When the Arizona Diamondbacks travel to Scottsdale Stadium to take on the San Francisco Giants on Friday, February 25, the Arizona Cactus League will enter into its 65th year of carefree good times in the Valley.
But before you kick back with a brewski (and a wicked sunburn), check out a few hints we've put together on stadiums, prices, parking and more, after the jump ...
1. Peace out, Tucson. Hello, Salt River Pima-Maricopa Indian Reservation.
For the first time since 1946, the Old Pueblo won't be hosting spring training, thanks/no thanks to Salt River Fields at Talking Stick. The 40-acre spot, located on the Salt River Pima-Maricopa Indian Reservation at 7555 North Pima Road in Scottsdale, will be the Cactus League home to two squads -- the Arizona Diamondbacks and the Colorado Rockies -- that had long-time ties to Tucson.
The D-backs ditched Tucson Electric Park/Kino Sports Complex, which was basically built just for them in 1998 (ouch), while the Colorado Rockies left crumbling Hi Corbett Field, a stadium that hosted the first Cactus League game ever (double ouch). The two teams will christen their new digs at 1:05 p.m. Saturday, February 26, when they play one another.
2. If they whine enough and you fall for it, they will kind of stay.
Perpetually sold-out crowds and one of baseball's most travel-ready fan bases weren't enough for the Chicago Cubs, who gave Mesa a one-fingered salute by demanding a new site to replace the perfectly fine HoHoKam Stadium. Mesa voters, who could of one-finger-saluted them back, instead voted in favor of Proposition 420, which will keep "The
Loveable Losers" from threatening to move to another Valley facility or to Florida's Grapefruit League.

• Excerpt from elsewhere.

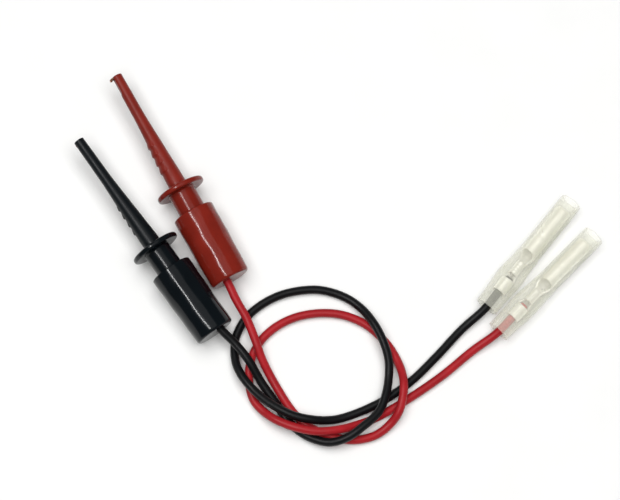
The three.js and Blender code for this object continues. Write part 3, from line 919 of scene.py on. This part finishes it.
def terminal_sheet():
    """The rolled strip's outer face as rows of points: two crimps, a channel and a socket."""
    stations = [  # height, radius, degrees that the strip wraps round
        (0.0, WIRE_CRIMP_RADIUS + 0.05, 357),
        (0.35, WIRE_CRIMP_RADIUS, 357.5),
        (3.35, WIRE_CRIMP_RADIUS, 357.5),
        (3.6, WIRE_CRIMP_RADIUS, 175),
        (4.9, CORE_CRIMP_RADIUS + 0.1, 165),
        (5.15, CORE_CRIMP_RADIUS, 356),
        (CORE_CRIMP_END, CORE_CRIMP_RADIUS, 356),
        (CORE_CRIMP_END + 0.3, CORE_CRIMP_RADIUS + 0.1, 165),
        (10.5, SOCKET_RADIUS - 0.12, 180),
        (11.2, SOCKET_RADIUS, 240),
        (11.55, SOCKET_RADIUS, 360),
        (TERMINAL_LENGTH - 0.5, SOCKET_RADIUS, 360),
        (TERMINAL_LENGTH, SOCKET_RADIUS - 0.1, 360),
    ]
    rows = []
    columns = 48
    at = 0.0
    while at < TERMINAL_LENGTH + 1e-6:
        k = max(i for i, s in enumerate(stations) if s[0] <= at + 1e-9)
        low, high = stations[k], stations[min(k + 1, len(stations) - 1)]
        share = 0.0 if high[0] == low[0] else smoothstep(low[0], high[0], at)
        radius = low[1] + (high[1] - low[1]) * share
        half = math.radians((low[2] + (high[2] - low[2]) * share) / 2)
        if GROOVES[0] < at < GROOVES[1]:
            wave = math.cos((at - GROOVES[0]) * 2 * math.pi / GROOVE_PITCH)
            radius -= GROOVE_DEPTH * (0.5 + 0.5 * wave)
        if BEAD[0] < at < BEAD[1]:
            radius -= BEAD_DEPTH * math.sin(math.pi * (at - BEAD[0]) / (BEAD[1] - BEAD[0]))
        row = []
        for c in range(columns + 1):
            angle = half * (2 * c / columns - 1)
            row.append((radius * math.sin(angle), at, -radius * math.cos(angle)))
        rows.append(row)
        at += 0.12
    return skin(rows, open_ring=True)


def make_terminal(colour, matrix):
    verts, faces = terminal_sheet()
    made = build(f"{colour}_terminal", verts, faces, matrix, LOOKS["tin"], sharp=60)
    wall = made.modifiers.new("wall", "SOLIDIFY")
    wall.thickness = TERMINAL_WALL * MM
    wall.offset = -1
    edges = made.modifiers.new("edges", "BEVEL")
    edges.width = SHEET_EDGE * MM
    edges.segments = 2
    edges.limit_method = "ANGLE"
    edges.angle_limit = math.radians(55)
    return made


def sleeve_shape(bulges, seed):
    """A soft tube pushed over the terminal: wide and a little lumpy over the crimps."""
    left, right = bulges
    outer = filleted(
        [
            (SLEEVE_WIDE - SLEEVE_WALL, 0, 0.1),
            (SLEEVE_WIDE, 0, 0.12),
            (SLEEVE_WIDE, SLEEVE_STEP - SLEEVE_TAPER, 0.35),
            (SLEEVE_SLIM, SLEEVE_STEP + SLEEVE_TAPER, 0.35),
            (SLEEVE_SLIM, SLEEVE_LENGTH, 0.12),
            (SLEEVE_SLIM - SLEEVE_WALL, SLEEVE_LENGTH, 0.1),
            (SLEEVE_SLIM - SLEEVE_WALL, SLEEVE_STEP + SLEEVE_TAPER, 0.3),
            (SLEEVE_WIDE - SLEEVE_WALL, SLEEVE_STEP - SLEEVE_TAPER, 0.3),
        ]
    )

    def soft(angle, radius, height):
        x, z = math.sin(angle), math.cos(angle)
        lump = math.exp(-(((height - BULGE_AT) / BULGE_REACH) ** 2))
        side = left * max(0.0, -x) ** 1.5 + right * max(0.0, x) ** 1.5
        wide = 1 - smoothstep(SLEEVE_STEP - 2, SLEEVE_STEP + 1, height)
        depth, size = SLEEVE_WAVES
        ripple = depth * wobble(x * 2 + seed, height, z * 2, size) * wide
        on_table = z < -0.5
        return radius + lump * side + (0 if on_table else ripple)

    return turned(dense(outer, 0.5), 96, soft)


def make_socket(colour, lead):
    height, lean = sleeve_height(), sleeve_lean()
    matrix = placed(lead["sleeve"], height, lean)
    rolled = placed(lead["sleeve"], height, lean, lead["terminal_roll"])
    terminal = make_terminal(colour, rolled @ Matrix.Translation((0, TERMINAL_AT, 0)))
    tube = sleeve_shape(lead["bulges"], lead["sleeve_seed"])
    sleeve = build(f"{colour}_sleeve", *tube, matrix, LOOKS["clear"], sharp=50)
    for piece, node, slot in (
        (terminal, "bullet_terminal", "tinned_brass"),
        (sleeve, "clear_sleeve", "clear_vinyl"),
    ):
        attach(piece, "leads")
        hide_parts(f"{colour}_{node}")
    return matrix, terminal, sleeve


# --- Wires --------------------------------------------------------------------------------------


def wire_line(lead, clip, sleeve):
    """The wire's middle line in metres, from the solder joint to the conductor's crimp."""
    joint = (side_of(lead) * WIRE_OFFSET, HOOK_TAIL + WIRE_START, 0)
    start = [joint, (lead["exit"], 0, 0)]
    stop = [WIRE_ENTRY, (0, TERMINAL_AT, 0), (0, TERMINAL_AT + CORE_CRIMP_END, 0)]
    points = [clip @ Vector(p) for p in start]
    points += [Vector(p) for p in lead["route"]]
    points += [sleeve @ Vector(p) for p in stop]
    return catmull(points, 16)


def strands_shape(line):
    """Fine strands twisted into one conductor: one in the middle and the rest round it."""
    verts, faces = [], []
    strand = CONDUCTOR_RADIUS * MM / 3  # three lie side by side across the conductor
    across = frames(line)
    at = along(line)
    for n in range(STRAND_COUNT):
        path = []
        for p, d, (u, v) in zip(line, at, across):
            angle = 2 * math.pi * ((n - 1) / (STRAND_COUNT - 1) + d / (STRAND_LAY * MM))
            reach = 0 if n == 0 else 2 * strand
            path.append(p + u * (reach * math.cos(angle)) + v * (reach * math.sin(angle)))
        more, quads = skin(tube_rings(path, [strand] * len(path), 6), caps=True)
        faces += [tuple(i + len(verts) for i in face) for face in quads]
        verts += more
    return verts, faces


def cover_shape(line):
    """The wire's cover: a tube with cut, slightly rounded ends that show the strands."""
    deep = COVER_DEPTH * MM
    lip, edge = WIRE_BORE + 0.03, WIRE_RADIUS - COVER_EDGE
    last = len(line) - 1
    at = along(line)
    ahead = [i for i, d in enumerate(at) if d <= deep]
    behind = [i for i, d in enumerate(at) if d >= at[-1] - deep]
    order = [(i, WIRE_BORE) for i in reversed(ahead)]
    order += [(0, lip), (0, edge)]
    order += [(i, WIRE_RADIUS) for i in range(1, last)]
    order += [(last, edge), (last, lip)]
    order += [(i, WIRE_BORE) for i in reversed(behind)]
    across = frames(line)
    rings = []
    for i, radius in order:
        u, v = across[i]
        ring = []
        for k in range(24):
            angle = 2 * math.pi * k / 24
            r = radius * MM
            ring.append(line[i] + u * (r * math.cos(angle)) + v * (r * math.sin(angle)))
        rings.append(ring)
    return skin(rings, caps=True)


def make_wire(colour, lead, clip, sleeve):
    whole = wire_line(lead, clip, sleeve)
    bare = resampled(whole, 0.5 * MM, 0.2 * MM, 0.2 * MM)
    covered = resampled(whole, 0.55 * MM, STRIPPED * MM, STRIPPED * MM)
    here = Matrix.Identity(4)
    core = build(f"{colour}_conductor", *strands_shape(bare), here, LOOKS["strands"], sharp=80)
    sheath = LOOKS[f"{colour}_wire"]
    cover = build(f"{colour}_wire", *cover_shape(covered), here, sheath, sharp=50)
    for piece, node, slot in (
        (core, "wire_conductor", "tinned_copper"),
        (cover, "wire_insulation", f"{colour}_vinyl"),
    ):
        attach(piece, "leads")
        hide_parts(f"{colour}_{node}")


# --- Stage --------------------------------------------------------------------------------------

LIGHT_TARGET = Vector((0.015, -0.01, 0.006))
LIGHT_HEADING = math.radians(122)


def make_floor():
    """A wide pale sheet of paper."""
    reach, count = 5.0, 24
    verts, faces = [], []
    for i in range(count + 1):
        for j in range(count + 1):
            x = reach * (2 * i / count - 1)
            y = reach * (2 * j / count - 1)
            verts.append((x, y, 0))
    for i in range(count):
        for j in range(count):
            a = i * (count + 1) + j
            faces.append((a, a + count + 1, a + count + 2, a + 1))
    look = Look("pale_paper")
    cloud = look.noise(60, 3)
    tone = look.ramp(cloud, [(0.3, (0.79, 0.79, 0.78)), (0.7, (0.81, 0.81, 0.8))])
    rough = look.range(cloud, 0.55, 0.65)
    paper = look.done(tone, rough, look.bump(look.noise(3000, 2), 0.00001, 0.2))
    floor = build("floor", verts, faces, Matrix.Identity(4), paper)


def add_light(name, place, size, power, mirrored=True, lighting=True):
    """A soft rectangular light that faces the leads, its long side along the clips."""
    data = bpy.data.lights.new(name, "AREA")
    data.shape = "RECTANGLE"
    data.size, data.size_y = size
    data.energy = power
    light = bpy.data.objects.new(name, data)
    light.visible_glossy = mirrored
    light.visible_diffuse = lighting
    light.location = place
    down = (LIGHT_TARGET - Vector(place)).normalized()
    long_side = Vector((math.cos(LIGHT_HEADING), math.sin(LIGHT_HEADING), 0))
    long_side = (long_side - down * long_side.dot(down)).normalized()
    side = long_side.cross(-down)
    light.rotation_euler = Matrix((side, long_side, -down)).transposed().to_euler()
    bpy.context.scene.collection.objects.link(light)


def make_lights():
    world = bpy.data.worlds.new("studio")
    world.use_nodes = True
    world.node_tree.nodes["Background"].inputs["Color"].default_value = (0.98, 0.99, 1, 1)
    world.node_tree.nodes["Background"].inputs["Strength"].default_value = 0.13
    bpy.context.scene.world = world
    for width in (0.66, 0.5, 0.34, 0.18):  # nested, for a box that is brightest along its middle
        add_light("overhead", (0.0, 0.05, 0.75), (width, 0.9), 1.7 * width)
    add_light("fill", (0.03, 0.0, 0.9), (0.9, 0.9), 10.6, mirrored=False)
    add_light("line", (-0.175, -0.035, 0.52), (0.022, 0.3), 1.2, lighting=False)


bpy.context.scene.view_settings.view_transform = "Standard"
make_camera()
for colour, lead in LEADS.items():
    clip_matrix = make_clip(colour, lead)
    sleeve_matrix, *ends = make_socket(colour, lead)
    make_wire(colour, lead, clip_matrix, sleeve_matrix)
make_floor()
make_lights()

bpy.context.view_layer.update()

Until the complex is completed in 2013, two miles southwest of HoHoKam (Mesa will sell a bunch of undeveloped city land and hook up the Cubs with up to $99 million), folks can still go bonkers over a team that hasn't won a World Series in 103 years at 1235 North Center Street in Mesa.
3. We are the defending champions.
The 2010 World Series-winning San Francisco Giants train at Scottsdale Stadium, 7408 East Osborn Road. The defending American League champion Texas Rangers, who succumbed to the Giants in the Fall Classic four games to one, sweat it out at Surprise Stadium, 15850 North Bullard Avenue. Pretty neat that the two begin defense of their league crowns here in town.
By the way, the Giants and Rangers go head-to-head twice - at 1:05 p.m. Monday, March 7, in Scottsdale and at 1:05 p.m. Sunday, March 13, in Surprise.
4. Camelback Ranch Stadium, she's an expensive beaut.
The home to the Los Angeles Dodgers and the Chicago White Sox (10710 West Camelback Road in Glendale) is a pretty impressive site that offers the cheap-o $8 seats like the rest of them. However, if it's a "premier game" and you're dying to see a no-name pitcher wearing number 99 slinging sliders to an equally no-name batter sporting jersey number 86, you'll have to fork over up to $45.
Don't be a dum-dum and do that, though, because if you buy a walk-up ticket to a "regular game," you'll only pay $44. (Have fun, suckers.)
5. Before heading to a ballpark of choice, consider . . .
Parking around Scottsdale Stadium sucks ass. The Oakland Athletics' home, Phoenix Municipal Stadium, is kind of a dump, but it's the only stadium that's remotely close a light-rail station (less than a mile from the Priest Drive and Washington Street stop). Tempe Diablo Stadium, where the Anaheim Angels post up, is oft-overlooked because it's older, but the picturesque spot that spoons itself with Tempe's Twin Buttes is one of our faves -- plus, they offer the cheapest ticket in town ($4 per game for season tickets and $6 for individual match-ups).
Oh, and though it's exhibition baseball, the Kansas City Royals are still going to stink up whatever joint they're playing. (Hey. Look at the bright side. At least the Pittsburgh Pirates are stuck in Florida and not here.)